TO DO
Repeat, exactly as written, every line from the one holding "lower_place = Vector((0, 0, rest_height(LOWER_CAKE)))" through the one holding "cad_parts[node].hide_render = cad_parts[node].hide_viewport". Leave out all other lines.
- - - -
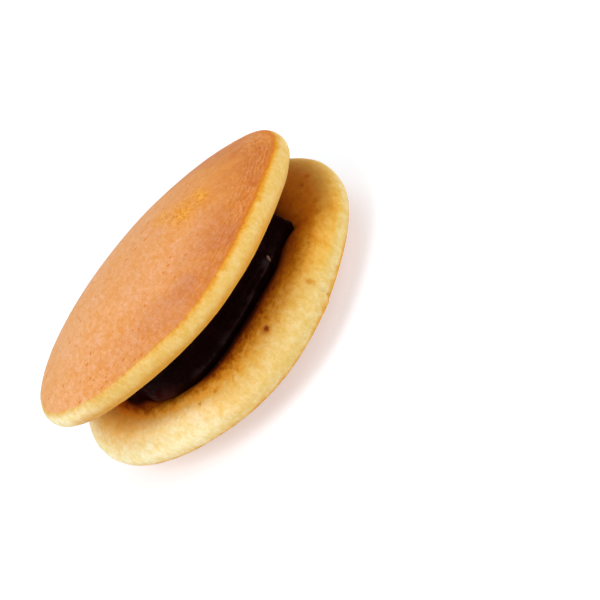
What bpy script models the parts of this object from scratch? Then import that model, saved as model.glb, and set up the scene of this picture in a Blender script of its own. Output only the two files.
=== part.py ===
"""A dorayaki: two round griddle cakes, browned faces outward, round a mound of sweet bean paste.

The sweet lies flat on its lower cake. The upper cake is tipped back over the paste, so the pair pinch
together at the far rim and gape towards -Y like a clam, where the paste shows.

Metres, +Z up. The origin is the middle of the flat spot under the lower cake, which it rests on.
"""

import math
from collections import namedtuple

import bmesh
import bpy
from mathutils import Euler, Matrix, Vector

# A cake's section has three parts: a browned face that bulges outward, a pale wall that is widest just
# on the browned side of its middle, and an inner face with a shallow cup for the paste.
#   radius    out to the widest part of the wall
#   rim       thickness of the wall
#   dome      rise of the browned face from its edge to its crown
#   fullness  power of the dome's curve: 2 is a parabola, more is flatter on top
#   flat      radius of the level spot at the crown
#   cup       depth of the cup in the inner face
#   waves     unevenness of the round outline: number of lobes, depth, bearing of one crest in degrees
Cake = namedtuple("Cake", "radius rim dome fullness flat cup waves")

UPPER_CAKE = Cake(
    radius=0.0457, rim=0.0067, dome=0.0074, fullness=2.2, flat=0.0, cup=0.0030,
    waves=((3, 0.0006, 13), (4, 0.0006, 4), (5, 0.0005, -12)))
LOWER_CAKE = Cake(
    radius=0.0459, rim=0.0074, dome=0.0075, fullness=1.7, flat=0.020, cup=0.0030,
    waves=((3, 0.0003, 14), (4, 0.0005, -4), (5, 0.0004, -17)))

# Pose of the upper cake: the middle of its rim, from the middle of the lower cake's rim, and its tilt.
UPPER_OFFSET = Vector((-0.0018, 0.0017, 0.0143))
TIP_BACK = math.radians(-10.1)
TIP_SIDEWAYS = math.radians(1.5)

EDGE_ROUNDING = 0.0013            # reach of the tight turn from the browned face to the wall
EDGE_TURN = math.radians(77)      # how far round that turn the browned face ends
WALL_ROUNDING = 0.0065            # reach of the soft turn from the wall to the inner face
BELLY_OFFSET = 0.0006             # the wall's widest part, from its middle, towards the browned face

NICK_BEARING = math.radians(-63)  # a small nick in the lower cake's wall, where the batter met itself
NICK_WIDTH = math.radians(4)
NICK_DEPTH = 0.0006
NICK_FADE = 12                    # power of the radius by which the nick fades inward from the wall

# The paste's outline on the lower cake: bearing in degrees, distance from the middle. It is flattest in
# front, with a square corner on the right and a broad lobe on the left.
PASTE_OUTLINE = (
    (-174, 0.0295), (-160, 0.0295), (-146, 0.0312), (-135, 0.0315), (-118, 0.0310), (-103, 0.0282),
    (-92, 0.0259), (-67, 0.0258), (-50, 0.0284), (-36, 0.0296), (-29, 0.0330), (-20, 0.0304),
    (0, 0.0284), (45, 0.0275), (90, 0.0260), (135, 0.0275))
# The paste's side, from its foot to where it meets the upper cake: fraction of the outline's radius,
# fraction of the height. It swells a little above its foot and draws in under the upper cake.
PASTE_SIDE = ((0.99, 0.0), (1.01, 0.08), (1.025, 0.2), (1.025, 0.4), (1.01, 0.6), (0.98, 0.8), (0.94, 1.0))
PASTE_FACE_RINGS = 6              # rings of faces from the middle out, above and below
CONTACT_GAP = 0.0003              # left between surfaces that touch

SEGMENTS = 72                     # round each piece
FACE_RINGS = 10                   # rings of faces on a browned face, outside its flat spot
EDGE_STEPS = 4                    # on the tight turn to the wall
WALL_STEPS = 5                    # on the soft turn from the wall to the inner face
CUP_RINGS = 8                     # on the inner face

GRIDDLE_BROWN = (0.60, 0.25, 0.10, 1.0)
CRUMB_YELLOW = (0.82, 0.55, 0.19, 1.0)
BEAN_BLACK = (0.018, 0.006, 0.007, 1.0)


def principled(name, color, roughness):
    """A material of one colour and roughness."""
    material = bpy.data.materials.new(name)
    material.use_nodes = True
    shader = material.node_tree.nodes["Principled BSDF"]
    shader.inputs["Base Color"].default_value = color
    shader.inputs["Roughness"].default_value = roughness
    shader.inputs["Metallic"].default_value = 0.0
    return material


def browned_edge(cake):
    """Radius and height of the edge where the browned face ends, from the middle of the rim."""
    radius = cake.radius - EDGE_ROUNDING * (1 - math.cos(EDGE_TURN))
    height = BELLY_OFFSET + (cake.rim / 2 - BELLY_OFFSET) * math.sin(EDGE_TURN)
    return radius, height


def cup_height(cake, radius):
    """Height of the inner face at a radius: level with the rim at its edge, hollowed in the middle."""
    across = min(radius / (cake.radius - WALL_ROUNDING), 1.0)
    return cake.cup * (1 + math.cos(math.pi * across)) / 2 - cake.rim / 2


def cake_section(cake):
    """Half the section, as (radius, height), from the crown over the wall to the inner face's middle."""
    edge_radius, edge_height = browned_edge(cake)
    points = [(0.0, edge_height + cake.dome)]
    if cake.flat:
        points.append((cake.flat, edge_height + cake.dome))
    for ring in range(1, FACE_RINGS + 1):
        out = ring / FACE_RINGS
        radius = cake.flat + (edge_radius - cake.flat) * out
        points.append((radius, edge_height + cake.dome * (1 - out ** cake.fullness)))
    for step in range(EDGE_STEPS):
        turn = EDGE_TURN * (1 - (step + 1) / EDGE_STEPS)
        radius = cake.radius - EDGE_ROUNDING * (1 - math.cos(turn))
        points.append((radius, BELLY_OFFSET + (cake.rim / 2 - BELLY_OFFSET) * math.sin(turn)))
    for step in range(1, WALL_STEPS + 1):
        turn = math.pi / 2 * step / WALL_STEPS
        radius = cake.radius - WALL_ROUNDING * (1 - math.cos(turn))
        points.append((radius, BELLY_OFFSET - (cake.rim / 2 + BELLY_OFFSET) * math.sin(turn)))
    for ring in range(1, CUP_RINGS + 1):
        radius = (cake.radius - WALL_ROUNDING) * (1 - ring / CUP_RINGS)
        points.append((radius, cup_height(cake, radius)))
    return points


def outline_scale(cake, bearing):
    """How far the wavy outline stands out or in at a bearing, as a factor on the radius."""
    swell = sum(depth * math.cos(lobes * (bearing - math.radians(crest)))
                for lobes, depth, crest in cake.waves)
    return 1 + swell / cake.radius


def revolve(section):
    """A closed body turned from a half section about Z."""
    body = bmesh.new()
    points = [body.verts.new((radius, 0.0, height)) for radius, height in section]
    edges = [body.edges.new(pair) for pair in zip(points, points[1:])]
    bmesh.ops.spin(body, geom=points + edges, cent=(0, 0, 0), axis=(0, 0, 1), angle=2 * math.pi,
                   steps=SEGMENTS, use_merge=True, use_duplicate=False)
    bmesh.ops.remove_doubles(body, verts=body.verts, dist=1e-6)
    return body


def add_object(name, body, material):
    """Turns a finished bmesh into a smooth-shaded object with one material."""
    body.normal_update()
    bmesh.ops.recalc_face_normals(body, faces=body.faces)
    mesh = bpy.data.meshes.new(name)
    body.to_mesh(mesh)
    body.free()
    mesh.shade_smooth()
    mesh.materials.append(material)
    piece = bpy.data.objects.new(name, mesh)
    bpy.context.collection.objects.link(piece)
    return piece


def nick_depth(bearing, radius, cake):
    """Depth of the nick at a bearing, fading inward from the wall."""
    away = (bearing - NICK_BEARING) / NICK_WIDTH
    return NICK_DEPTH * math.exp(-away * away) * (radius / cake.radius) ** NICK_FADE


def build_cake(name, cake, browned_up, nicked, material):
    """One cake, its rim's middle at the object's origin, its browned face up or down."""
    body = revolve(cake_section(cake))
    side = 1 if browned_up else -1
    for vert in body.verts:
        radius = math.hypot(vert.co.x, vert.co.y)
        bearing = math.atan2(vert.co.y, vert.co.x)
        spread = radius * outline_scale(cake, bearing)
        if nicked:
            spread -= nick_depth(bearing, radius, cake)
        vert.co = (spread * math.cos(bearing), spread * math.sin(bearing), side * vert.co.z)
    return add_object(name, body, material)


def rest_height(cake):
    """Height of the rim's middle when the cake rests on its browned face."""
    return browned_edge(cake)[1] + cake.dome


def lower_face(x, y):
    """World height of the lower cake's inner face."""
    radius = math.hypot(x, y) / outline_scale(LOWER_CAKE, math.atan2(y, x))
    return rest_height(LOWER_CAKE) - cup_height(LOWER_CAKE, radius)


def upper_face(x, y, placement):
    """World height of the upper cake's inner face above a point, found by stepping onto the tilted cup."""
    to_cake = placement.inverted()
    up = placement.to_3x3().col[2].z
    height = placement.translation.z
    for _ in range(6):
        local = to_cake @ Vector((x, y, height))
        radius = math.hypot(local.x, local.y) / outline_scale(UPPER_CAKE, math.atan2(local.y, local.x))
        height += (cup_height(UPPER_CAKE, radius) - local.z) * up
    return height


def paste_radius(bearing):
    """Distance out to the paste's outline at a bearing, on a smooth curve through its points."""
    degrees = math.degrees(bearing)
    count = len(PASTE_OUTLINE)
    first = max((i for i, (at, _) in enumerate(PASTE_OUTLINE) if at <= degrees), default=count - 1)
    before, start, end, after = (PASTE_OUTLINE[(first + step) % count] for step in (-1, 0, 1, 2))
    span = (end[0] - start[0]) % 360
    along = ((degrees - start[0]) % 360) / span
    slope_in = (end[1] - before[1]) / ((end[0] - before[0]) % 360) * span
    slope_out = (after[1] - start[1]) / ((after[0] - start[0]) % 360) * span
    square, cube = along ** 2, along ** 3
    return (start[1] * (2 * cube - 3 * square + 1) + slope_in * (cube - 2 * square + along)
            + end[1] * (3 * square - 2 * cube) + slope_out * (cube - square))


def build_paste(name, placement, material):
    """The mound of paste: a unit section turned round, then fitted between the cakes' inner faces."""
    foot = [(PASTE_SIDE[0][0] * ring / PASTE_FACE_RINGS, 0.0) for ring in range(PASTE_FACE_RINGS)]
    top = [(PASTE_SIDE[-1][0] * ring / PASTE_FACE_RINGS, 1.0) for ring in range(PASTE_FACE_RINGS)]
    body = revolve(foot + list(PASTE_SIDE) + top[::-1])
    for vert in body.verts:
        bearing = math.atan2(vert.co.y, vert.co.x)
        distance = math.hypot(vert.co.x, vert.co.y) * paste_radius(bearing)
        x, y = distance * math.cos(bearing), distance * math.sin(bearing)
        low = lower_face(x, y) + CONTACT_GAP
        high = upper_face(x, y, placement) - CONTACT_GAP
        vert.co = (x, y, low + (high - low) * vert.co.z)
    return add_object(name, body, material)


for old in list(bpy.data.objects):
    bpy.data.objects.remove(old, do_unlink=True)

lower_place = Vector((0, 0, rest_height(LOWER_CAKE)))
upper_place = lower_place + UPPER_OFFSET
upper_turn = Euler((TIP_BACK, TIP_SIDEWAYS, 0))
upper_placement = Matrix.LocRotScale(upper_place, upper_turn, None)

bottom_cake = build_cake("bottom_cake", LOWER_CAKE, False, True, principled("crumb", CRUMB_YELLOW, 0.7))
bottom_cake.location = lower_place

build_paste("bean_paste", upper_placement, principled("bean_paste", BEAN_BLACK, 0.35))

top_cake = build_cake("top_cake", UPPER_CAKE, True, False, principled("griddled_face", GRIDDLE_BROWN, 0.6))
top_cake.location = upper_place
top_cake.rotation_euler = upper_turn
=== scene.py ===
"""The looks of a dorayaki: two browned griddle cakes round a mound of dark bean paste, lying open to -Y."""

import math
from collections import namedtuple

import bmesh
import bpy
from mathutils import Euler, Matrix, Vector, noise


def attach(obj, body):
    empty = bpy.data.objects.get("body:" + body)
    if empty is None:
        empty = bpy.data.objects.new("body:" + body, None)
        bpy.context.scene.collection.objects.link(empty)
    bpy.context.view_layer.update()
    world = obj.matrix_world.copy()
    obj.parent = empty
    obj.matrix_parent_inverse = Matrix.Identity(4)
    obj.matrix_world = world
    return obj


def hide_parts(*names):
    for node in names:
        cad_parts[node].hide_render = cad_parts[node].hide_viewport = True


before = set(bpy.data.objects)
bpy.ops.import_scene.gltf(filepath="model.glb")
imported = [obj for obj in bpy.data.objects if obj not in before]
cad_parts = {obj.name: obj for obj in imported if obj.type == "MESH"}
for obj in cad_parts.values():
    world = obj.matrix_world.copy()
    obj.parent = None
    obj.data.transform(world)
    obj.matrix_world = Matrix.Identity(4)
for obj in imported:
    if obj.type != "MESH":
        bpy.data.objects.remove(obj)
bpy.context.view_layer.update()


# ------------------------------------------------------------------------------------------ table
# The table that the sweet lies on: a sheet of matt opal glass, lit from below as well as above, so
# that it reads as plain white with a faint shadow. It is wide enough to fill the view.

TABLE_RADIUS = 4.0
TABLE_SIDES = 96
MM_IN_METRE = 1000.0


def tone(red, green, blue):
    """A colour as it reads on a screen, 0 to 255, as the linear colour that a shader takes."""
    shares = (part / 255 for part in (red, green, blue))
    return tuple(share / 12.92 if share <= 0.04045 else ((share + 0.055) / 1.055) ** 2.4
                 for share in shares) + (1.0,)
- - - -
RESULT FOR THIS TASK
lower_place = Vector((0, 0, rest_height(LOWER_CAKE)))
upper_place = lower_place + UPPER_OFFSET
upper_turn = Euler((TIP_BACK, TIP_SIDEWAYS, 0))
upper_placement = Matrix.LocRotScale(upper_place, upper_turn, None)

bottom_cake = build_cake("bottom_cake", LOWER_CAKE, False, True, principled("crumb", CRUMB_YELLOW, 0.7))
bottom_cake.location = lower_place

build_paste("bean_paste", upper_placement, principled("bean_paste", BEAN_BLACK, 0.35))

top_cake = build_cake("top_cake", UPPER_CAKE, True, False, principled("griddled_face", GRIDDLE_BROWN, 0.6))
top_cake.location = upper_place
top_cake.rotation_euler = upper_turn
=== scene.py ===
"""The looks of a dorayaki: two browned griddle cakes round a mound of dark bean paste, lying open to -Y."""

import math
from collections import namedtuple

import bmesh
import bpy
from mathutils import Euler, Matrix, Vector, noise


def attach(obj, body):
    empty = bpy.data.objects.get("body:" + body)
    if empty is None:
        empty = bpy.data.objects.new("body:" + body, None)
        bpy.context.scene.collection.objects.link(empty)
    bpy.context.view_layer.update()
    world = obj.matrix_world.copy()
    obj.parent = empty
    obj.matrix_parent_inverse = Matrix.Identity(4)
    obj.matrix_world = world
    return obj


def hide_parts(*names):
    for node in names:
        cad_parts[node].hide_render = cad_parts[node].hide_viewport = True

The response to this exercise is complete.